Bugün için İslamcılık entelektüel buhran içerisinde olamayacak kadar sisteme entegre oldu. Bu nedenle İslamcılığa yönelik eleştirinin sahici bir muhatabı olduğunu öne sürmek çok zor. Bunun yerine sürekli coğrafyaya, coğrafyadaki kriz noktalarına atıf yapan, ülke isimlerini arka arkaya sıralayarak ortadaki büyük yangını sürekli gözümüze sokan bir felaket tellallığını İslamcılık olarak sunanlar, “büyük resme bakın” diye buyruk veriyor. Coğrafyayı kader olarak görenler, coğrafyadaki bütün gayr-i insani ve hukuk dışı uygulamaları, adaletten yoksun bütün söylemleri erdem kılıklı cümlelerle savunmayı pragmatik bir gereklilik ve şart olarak değerlendiriyorlar.
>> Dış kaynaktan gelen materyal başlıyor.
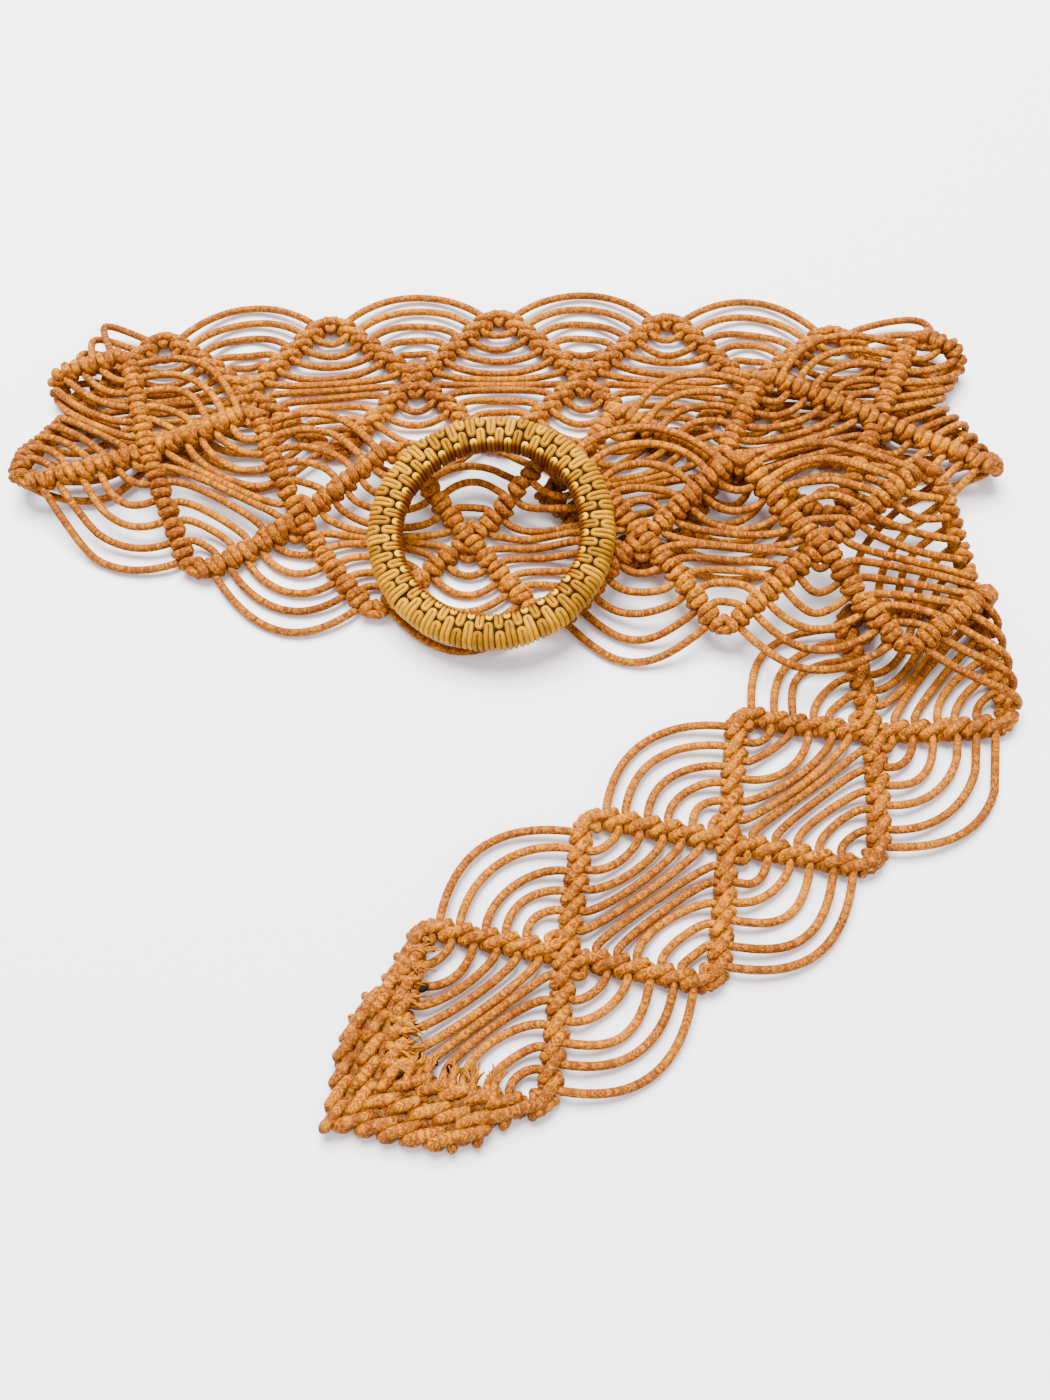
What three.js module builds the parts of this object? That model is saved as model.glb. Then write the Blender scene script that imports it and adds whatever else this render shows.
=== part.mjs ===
import * as THREE from "three";

// A wide belt of knotted cord with a woven ring buckle, folded into a loose
// zigzag on the table. All lengths in mm, +Z up.

// Cord and lattice
const CORD = 2.6;              // one waxed working cord
const PITCH = 57;              // one diamond of the lattice, crossing to crossing
const HALF_WIDTH = 30;         // centre line to an edge knot
const BAR_WIDTH = 3 * CORD;    // a core cord with its wraps on both sides
const BAR_THICK = 6.6;         // the same, pressed a little flat
const SCALLOP = 1.29;          // outermost loop of an edge, in half widths
const TIP_ROW = 6.2;           // spacing of the knotted rows that close the free end

// Buckle
const RING_OUTER = 76;
const RING_BAND = 11;
const RING_THICK = 9.4;
const RING_UNITS = 34;         // woven units round the ring
const RING_GROOVE = 0.6;
const RING_CENTRE = [-5.05, 35.16];
const RING_TILT = [11.2, -3.8];  // degrees about X and Y: it lies on the layers beneath
const RING_HEIGHT = 17.0;      // its middle over the table

// Layers
const GAP = 0.3;
const LIFT = BAR_THICK + 2 * GAP;  // one layer of strap over another
const COVER_FULL = 37;             // a leg lifts what lies over it this far from its centre line
const COVER_END = 66;              // and no longer from here on
const START_FADE = [22, 20];       // reach and length of the fade at the pointed start

const STATION = PITCH / 2;
const ANGLE = Math.atan2(HALF_WIDTH, STATION);
const BAR_LENGTH = Math.hypot(HALF_WIDTH, STATION);
const HALF_BAR = BAR_WIDTH / 2;
const TOP = BAR_THICK / 2;
const THIN = CORD / 2;
const RAD = Math.PI / 180;
const SNUG = 0.985;            // stretch of the strap beside a fold

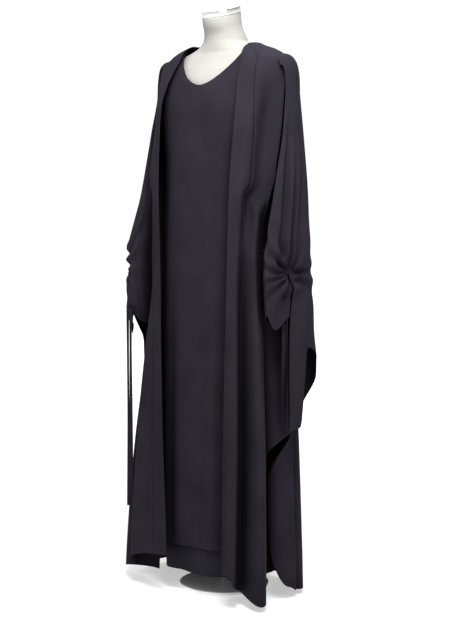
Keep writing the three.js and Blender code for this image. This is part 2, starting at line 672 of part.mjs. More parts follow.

Oysa hatırlanması gereken bir şey var, coğrafyayı ve onun içinde bulunduğu koşulları değiştirmek yerine, bunu mutlak bir kader olarak toplumların akıbetine dayatanlar nihayetinde o kaderi paylaşmak zorunda kalırlar.


[1] Kurtuluş teolojisi, verimli bir tartışmanın konusu olarak değerlendirilebilir. Ana akım İslamcılığın bir kurtuluş ilahiyatı içerip içermediğine ilişkin esaslı bir tartışmanın yapılmadığını düşünüyorum. Elbette İslamcılık geniş bir yelpaze ve içerisinde Seyyid Kutub gibi bazı kurtuluş teologları da yer almaktadır. Ancak ana akım İslamcılığın -en azından Türkiye’deki ana akım İslamcılığın- ne derece kurtuluşçu ilahiyat üzerine bina edildiğinin tartışılması gerekir.